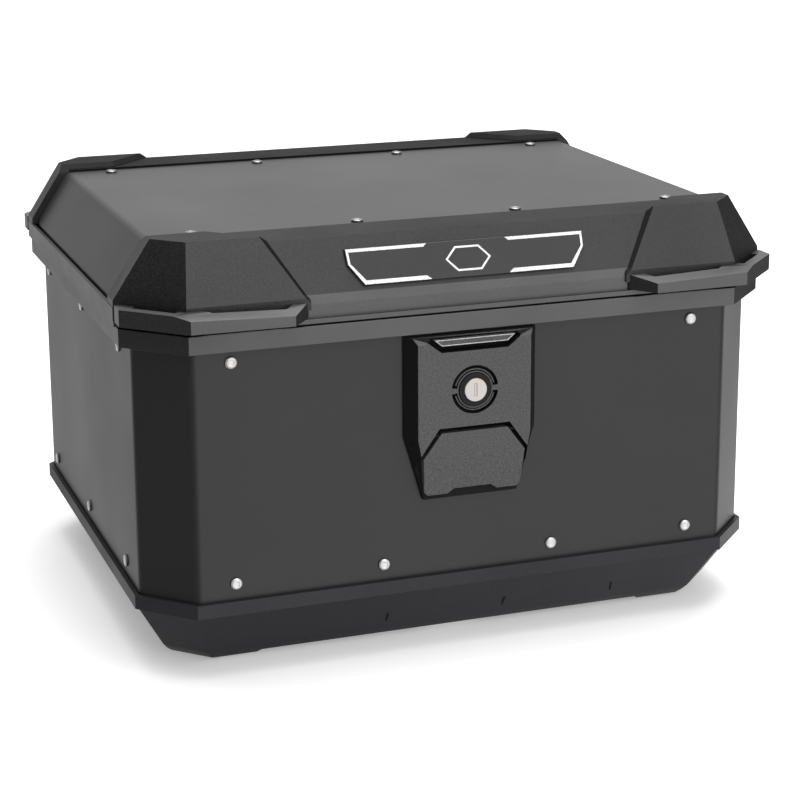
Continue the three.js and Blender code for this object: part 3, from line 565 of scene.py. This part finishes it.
def add_panel():
    """The lid's bent cover with rounded folds and rounded lower corners."""
    half, corner = 141.0, 9.0
    corners = [(-242.4, 266.0), (-217.0, 305.0), (217.0, 305.0), (242.4, 266.0)]
    path = rounded_path(corners, BEND_RADIUS, 10)
    (left, left_out), (left_next, _) = path[0], path[1]
    (right, right_out), (right_next, _) = path[-1], path[-2]
    fillet = [corner * (1 - math.cos(math.pi / 2 * k / 8)) for k in range(1, 9)]
    left_side = [(left + (left_next - left).normalized() * d, left_out) for d in fillet]
    right_side = [(right + (right_next - right).normalized() * d, right_out) for d in reversed(fillet)]
    rows = []
    for p, n in [path[0], *left_side, *path[1:-1], *right_side, path[-1]]:
        q = p - n * SHEET
        away = min((p - left).length, (p - right).length)
        reach = half
        if away < corner:
            reach = half - corner + math.sqrt(max(corner**2 - (corner - away) ** 2, 0))
        ys = [-reach, -reach / 2, 0, reach / 2, reach]
        rows.append(([(p.x, t, p.y) for t in ys], [(q.x, t, q.y) for t in ys]))
    points, faces = sheet_mesh(rows)
    panel = mesh_piece("lid_bent_panel", points, faces, "lid_sheet", None, "lid")
    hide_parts("lid_panel")


def raised_ring(outer, inner, place, low, high):
    """Points and faces of a flat frame between two outlines, lifted off a surface by low and high."""
    count = len(outer)
    points = [place(x, z, lift) for lift in (low, high) for x, z in [*outer, *inner]]
    faces = []
    up = 2 * count
    for i in range(count):
        j = (i + 1) % count
        faces.append([up + i, up + j, up + count + j, up + count + i])
        faces.append([j, i, count + i, count + j])
        faces.append([i, j, up + j, up + i])
        faces.append([count + j, count + i, up + count + i, up + count + j])
    return points, faces


def raised_plate(outline, place, low, high):
    """Points and faces of a flat plate on a surface, between two lifts."""
    count = len(outline)
    points = [place(x, z, lift) for lift in (low, high) for x, z in outline]
    faces = [list(range(count))[::-1], list(range(count, 2 * count))]
    faces += [[i, (i + 1) % count, count + (i + 1) % count, count + i] for i in range(count)]
    return points, faces


def on_badge(x, z, lift):
    """A point on the badge's sloping face."""
    run, rise = 18.4, 35.7
    length = math.hypot(run, rise)
    out = 1.9 + lift
    t = (z - 271.0 - out * run / length) / rise
    return (x, -197.0 + t * run - out * rise / length, z)


# The right bracket's outer and inner line, from the top end round to the lower end.
BRACKET_OUTER = [(29.5, 297.9), (88.6, 297.9), (88.0, 288.2), (78.0, 275.0), (29.0, 275.0)]
BRACKET_INNER = [(31.9, 295.9), (86.9, 295.9), (86.4, 288.5), (76.7, 277.5), (32.6, 277.5)]


def add_badge_lines():
    for name, side in (("left", -1), ("right", 1)):
        points = []
        for lift in (0.01, 0.1):
            points += [on_badge(side * x, z, lift) for x, z in [*BRACKET_OUTER, *BRACKET_INNER]]
        faces = []
        for i in range(4):
            faces.append([10 + i, 10 + i + 1, 15 + i + 1, 15 + i])
            faces.append([i + 1, i, 5 + i, 5 + i + 1])
            faces.append([i, i + 1, 11 + i, 10 + i])
            faces.append([6 + i, 5 + i, 15 + i, 16 + i])
        faces.append([5, 0, 10, 15])
        faces.append([4, 9, 19, 14])
        mesh_piece("badge_line_" + name, points, faces, "badge_gloss", "pale_print", "lid", False)
    outer = [(-17, 286.5), (-9, 294.5), (9, 294.5), (17, 286.5), (9, 278.5), (-9, 278.5)]
    inner = [(-15.3, 286.5), (-8.3, 293.3), (8.3, 293.3), (15.3, 286.5), (8.3, 279.7), (-8.3, 279.7)]
    points, faces = raised_ring(outer, inner, on_badge, 0.01, 0.1)
    mesh_piece("badge_mark", points, faces, "badge_gloss", "pale_print", "lid", False)


def on_tray_front(x, z, lift):
    """A point on the tray's sloping front face, lifted off it towards -Y."""
    return (x, -170.1 - (z - 10) * 24.4 / 36.5 - lift, z)


def add_tray_ticks():
    for i, x in enumerate((-57, 34, 122)):
        lean = 1.5 if i == 2 else 0
        outline = [(x - 0.5, 17), (x + 0.5, 17), (x + 0.5 - lean, 25), (x - 0.5 - lean, 25)]
        points, faces = raised_plate(outline, on_tray_front, 0.0, 0.5)
        mesh_piece("tray_tick_%d" % (i + 1), points, faces, "tray_plastic", "deep_black", "case", False)


def on_button(x, z, lift):
    """A point on the release button's face."""
    return (x, LOCK_FACE_Y + 0.2 - lift, z)


def in_key_slot(x, z, lift):
    """A point in the key slot, a little behind the barrel's face."""
    return (x, LOCK_FACE_Y - 1.1 - lift, z)


def add_lock_details():
    # A pale line round the release button's face: painted highlight along its edge.
    outer = [(-24.7, 228.0), (24.7, 228.0), (30.0, 232.5), (-30.0, 232.5)]
    inner = [(-24.4, 228.6), (24.4, 228.6), (28.6, 231.9), (-28.6, 231.9)]
    points, faces = raised_ring(outer, inner, on_button, 0.01, 0.12)
    mesh_piece("button_edge_highlight", points, faces, "grained_plastic", "edge_print", "button", False)
    slot = [(-0.7, KEY_Z - 4.4), (0.7, KEY_Z - 4.4), (0.7, KEY_Z + 4.4), (-0.7, KEY_Z + 4.4)]
    points, faces = raised_plate(slot, in_key_slot, 0.0, 0.3)
    mesh_piece("key_shutter", points, faces, "key_metal", None, "barrel", False)
    for name, turn in (("upper", 0), ("lower", 180)):
        points, faces = arc_ridge(15.2, 14.4, turn + 14, turn + 166)
        mesh_piece("guard_ridge_" + name, points, faces, "grained_plastic", "lock_plastic", "case")


def arc_ridge(outer, inner, start, end, steps=28):
    """A low ridge round the key between two angles in degrees, standing in the guard trench."""
    rows = []
    for k in range(steps + 1):
        a = math.radians(start + (end - start) * k / steps)
        near = [(r * math.cos(a), LOCK_FACE_Y + 0.5, KEY_Z + r * math.sin(a)) for r in (outer, inner)]
        far = [(r * math.cos(a), LOCK_FACE_Y + 3.9, KEY_Z + r * math.sin(a)) for r in (outer, inner)]
        rows.append((near, far))
    return sheet_mesh(rows)


add_wall()
add_panel()
add_rivets()
add_badge_lines()
add_lock_details()
add_tray_ticks()


# ---------------------------------------------------------------- camera, light and floor

def add_camera():
    camera = bpy.data.objects.new("camera", bpy.data.cameras.new("camera"))
    bpy.context.scene.collection.objects.link(camera)
    camera.location = (-0.537548, -1.555807, 0.611622)
    turn = Matrix.Rotation(-0.342543, 4, "Z") @ Matrix.Rotation(math.pi / 2 - 0.247127, 4, "X")
    camera.rotation_euler = (turn @ Matrix.Rotation(-0.004853, 4, "Z")).to_euler()
    camera.data.lens = 96.618
    camera.data.shift_y = -0.1
    camera.data.clip_end = 100
    bpy.context.scene.camera = camera


def area_light(name, place, aim, size, watts):
    data = bpy.data.lights.new(name, "AREA")
    data.shape = "RECTANGLE"
    data.size, data.size_y = size
    data.energy = watts
    light = bpy.data.objects.new(name, data)
    bpy.context.scene.collection.objects.link(light)
    light.location = place
    light.rotation_euler = (Vector(aim) - Vector(place)).to_track_quat("-Z", "Y").to_euler()


# Soft light round the object, each as (azimuth from -Y towards +X, elevation, inner angle of full
# strength, outer angle where it ends, strength).
LIGHT_ROUND = [
    (160, 10, 16, 36, 0.7),
    (-165, -22, 15, 42, 0.72),
    (22, 38, 10, 42, 1.8),
    (22, -20, 15, 45, 1.15),
    (110, -34, 10, 34, 1.7),
    (180, 80, 12, 42, 2.0),
]
DIM_ROUND = 0.115


def add_studio():
    world = bpy.data.worlds.new("studio")
    bpy.context.scene.world = world
    bpy.context.scene.view_settings.view_transform = "Standard"
    world.use_nodes = True
    tree = world.node_tree
    background = tree.nodes["Background"]
    direction = tree.nodes.new("ShaderNodeTexCoord").outputs["Generated"]
    total = None
    for azimuth, elevation, inner, outer, strength in LIGHT_ROUND:
        a, e = math.radians(azimuth), math.radians(elevation)
        towards = (math.sin(a) * math.cos(e), -math.cos(a) * math.cos(e), math.sin(e))
        facing = tree.nodes.new("ShaderNodeVectorMath")
        facing.operation = "DOT_PRODUCT"
        facing.inputs[1].default_value = towards
        tree.links.new(direction, facing.inputs[0])
        lobe = tree.nodes.new("ShaderNodeMapRange")
        lobe.interpolation_type = "SMOOTHSTEP"
        lobe.inputs["From Min"].default_value = math.cos(math.radians(outer))
        lobe.inputs["From Max"].default_value = math.cos(math.radians(inner))
        lobe.inputs["To Max"].default_value = strength
        tree.links.new(facing.outputs["Value"], lobe.inputs["Value"])
        add = tree.nodes.new("ShaderNodeMath")
        add.inputs[1].default_value = DIM_ROUND
        if total:
            tree.links.new(total, add.inputs[1])
        tree.links.new(lobe.outputs["Result"], add.inputs[0])
        total = add.outputs["Value"]
    tree.links.new(total, background.inputs["Strength"])
    background.inputs["Color"].default_value = (1, 1, 1, 1)
    area_light("top_box", (0.3, 0.3, 2.8), (0, 0, 0.2), (2.4, 2.0), 60)


def add_floor():
    size = 14.0
    mesh = bpy.data.meshes.new("floor")
    corners = [(-size, -size, 0), (size, -size, 0), (size, size, 0), (-size, size, 0)]
    mesh.from_pydata(corners, [], [(0, 1, 2, 3)])
    floor = bpy.data.objects.new("floor", mesh)
    bpy.context.scene.collection.objects.link(floor)
    floor.location.z = cad_bounds[0][2] - 0.0004
    paint = Recipe("floor_paint", (0.86, 0.86, 0.86), 0.7, specular=0.2)
    paint.vary_color(paint.noise(3.0), 0.995, 1.0)
    paint.set("Emission Color", (1.0, 1.0, 1.0, 1.0))
    paint.set("Emission Strength", 0.32)
    floor.data.materials.append(paint.material)
    floor.visible_glossy = False


def add_backdrop():
    """Pale walls far behind, seen by the camera only."""
    far, top, foot = 13.0, 12.0, -0.5
    corners = [(-far, -far), (far, -far), (far, far), (-far, far)]
    points = [(x, y, z) for z in (foot, top) for x, y in corners]
    mesh = bpy.data.meshes.new("backdrop")
    mesh.from_pydata(points, [], [(0, 1, 5, 4), (1, 2, 6, 5), (2, 3, 7, 6), (3, 0, 4, 7), (4, 5, 6, 7)])
    walls = bpy.data.objects.new("backdrop", mesh)
    bpy.context.scene.collection.objects.link(walls)
    paint = Recipe("backdrop_paint", (0.86, 0.86, 0.86), 0.9, specular=0.0)
    paint.set("Emission Color", (1.0, 1.0, 1.0, 1.0))
    paint.set("Emission Strength", 1.2)
    walls.data.materials.append(paint.material)
    walls.visible_glossy = False
    walls.visible_diffuse = False
    walls.visible_shadow = False
    walls.visible_transmission = False


add_camera()
add_studio()
add_floor()
add_backdrop()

§

BRIEF
From the data above, work out how many lines contain the string "scene" and reply with only the number.

THE REPLY
8